Rigele held his first exhibition when he was just 10 years old, when he exhibited copies of existing sculptures and his own compositions in the window of the Karol Stampf bookshop on Michalská Street.

At that time his uncle Augustin realised that the nephew’s interest in art was serious and asked the sculptor Ján Fadrusz, a native of Pressburg who established himself in Vienna, to review his work. Fadrusz praised the work and sent the young sculptor a genuine modelling wax, a stand and an anatomical atlas, which then served Rigele his whole life.

However, Alojz’s father had different plans for his son. He wanted him to be an educated man, so he sent him to high school. In the second year, however, Alojz failed in maths and took another path against his father’s will. He became an apprentice in the workshop of the decorative sculptor Adolf Messmer. He participated in the artistic completion of public buildings and also received orders from a burgher for busts.

The sculptural decoration of the former Kittler & Gratzl headquarters on Šafárikovo Square, later the Krym Hotel, comes from this period.

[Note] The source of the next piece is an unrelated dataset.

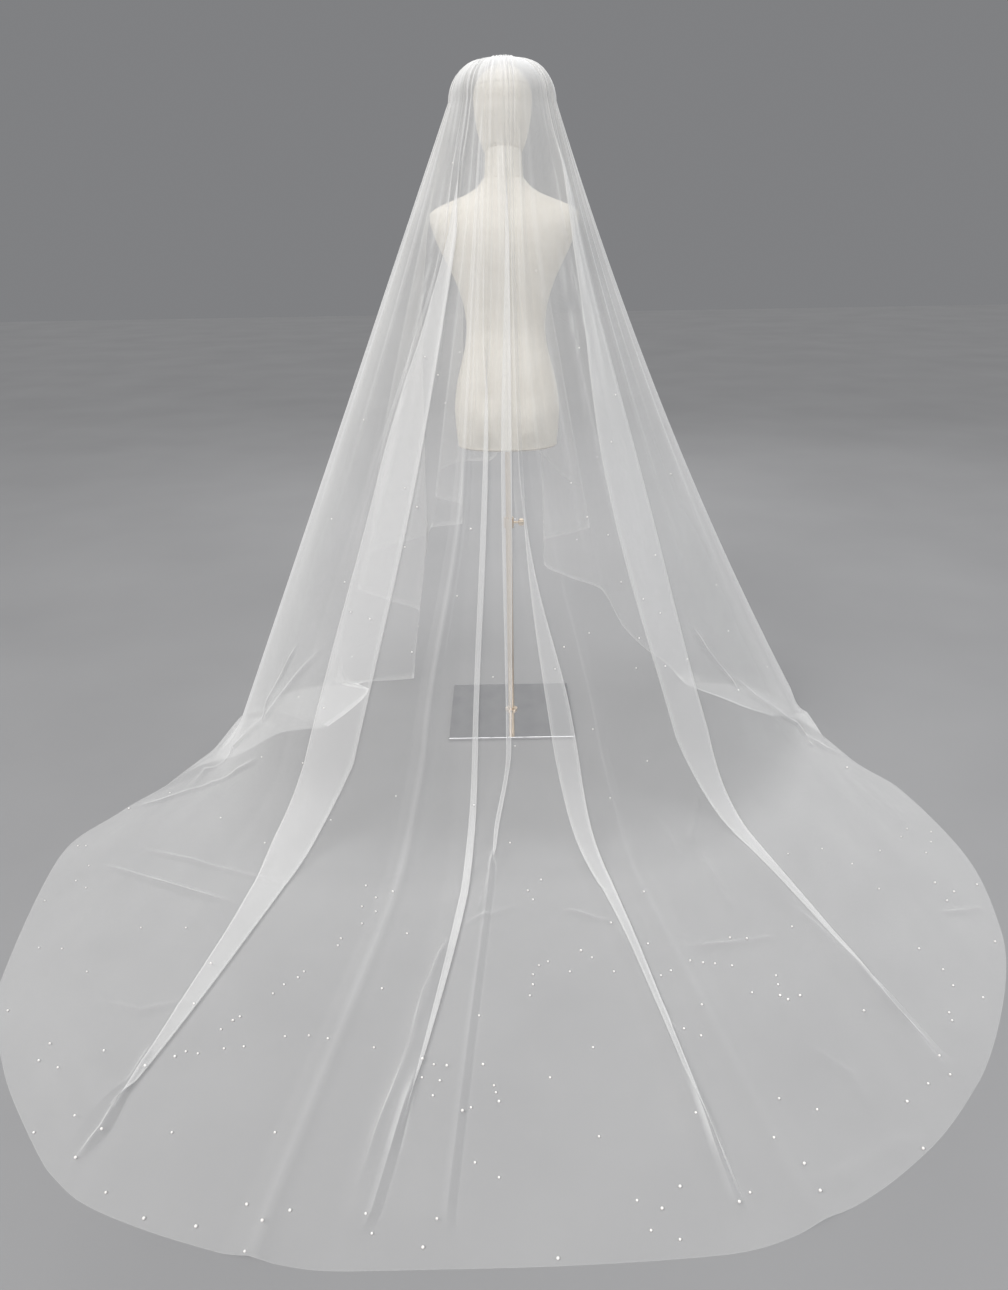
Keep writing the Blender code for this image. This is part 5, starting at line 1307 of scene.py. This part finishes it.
# the veil
def cloth_piece(name, grid, normals, crowd, creases):
    """A sheet that stands for its CAD node, with finer cloth beside its creases."""
    piece = grid_object(name, grid, crowd, tulle_finish)
    mesh = piece.data
    base = grid.reshape(-1, 3)
    tree = KDTree(len(base))
    for i, point in enumerate(base.tolist()):
        tree.insert(point, i)
    tree.balance()
    shell = bmesh.new()
    shell.from_mesh(mesh)
    shell.faces.ensure_lookup_table()
    centres = np.array([face.calc_center_median() for face in shell.faces])
    _, beside = crease_lift(centres, creases)
    edges = {edge for i in np.where(beside)[0] for edge in shell.faces[i].edges}
    bmesh.ops.subdivide_edges(shell, edges=list(edges), cuts=2, use_grid_fill=True)
    shell.to_mesh(mesh)
    shell.free()
    points = np.empty(len(mesh.vertices) * 3, np.float32)
    mesh.vertices.foreach_get("co", points)
    points = points.reshape(-1, 3).astype(float)
    lift, _ = crease_lift(points, creases)
    directions = normals.reshape(-1, 3)
    for i in np.where(np.abs(lift) > 1e-6)[0]:
        _, nearest, _ = tree.find(points[i])
        points[i] += directions[nearest] * lift[i]
    points[:, 2] = np.maximum(points[:, 2], FLOOR_LEVEL)
    mesh.vertices.foreach_set("co", points.astype(np.float32).ravel())
    mesh.shade_smooth()
    mesh.update()
    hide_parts(name.removesuffix("_cloth"))
    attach(piece, "root")
    return piece


def away_from_pole(grid):
    """Level directions, out from the pole."""
    out = grid * np.array([0.5, 1.0, 0.0])
    return out / np.maximum(np.linalg.norm(out, axis=-1, keepdims=True), 1e-9)


back, back_normals, back_crowd = back_sheet()
front, front_crowd = front_sheet()
back_piece = cloth_piece("veil_back_cloth", back, back_normals, back_crowd,
                         creases_on(back, CREASES))
front_piece = cloth_piece("veil_front_cloth", front, away_from_pole(front), front_crowd,
                          FRONT_CREASES)


# pearls
# Where the pearls of the back show, as pixels of the photograph, by diameter.
LARGE_PEARL, MIDDLE_PEARL, SMALL_PEARL = 0.0051, 0.0043, 0.0033
LARGE_PEARLS = (
    (393, 892), (581, 951), (175, 1057), (145, 1066), (233, 1021), (422, 1059), (447, 1066),
    (483, 1065), (499, 1102), (462, 1111), (788, 1000), (780, 996), (800, 996), (680, 1187),
    (662, 1209), (739, 1202), (290, 1211), (262, 1221), (247, 1205), (196, 1227), (144, 1219),
    (423, 1248), (558, 1259), (907, 1102), (923, 1149), (820, 1191), (804, 1164), (129, 809),
    (211, 964), (101, 1129), (76, 1158), (471, 529), (847, 768),
)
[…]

“Standing on a scaffolding, he sculpted all the decorations on the walls from stone blocks embedded in the façade,” said Lehel. “He was sixteen then.”

When five years later Messmer offered Alojz an equal partnership in the workshop, he refused and instead went to study at the Academy of Fine Arts in Vienna. He graduated in 1907 and as a married man with two children he returned to Pressburg in the autumn of the same year.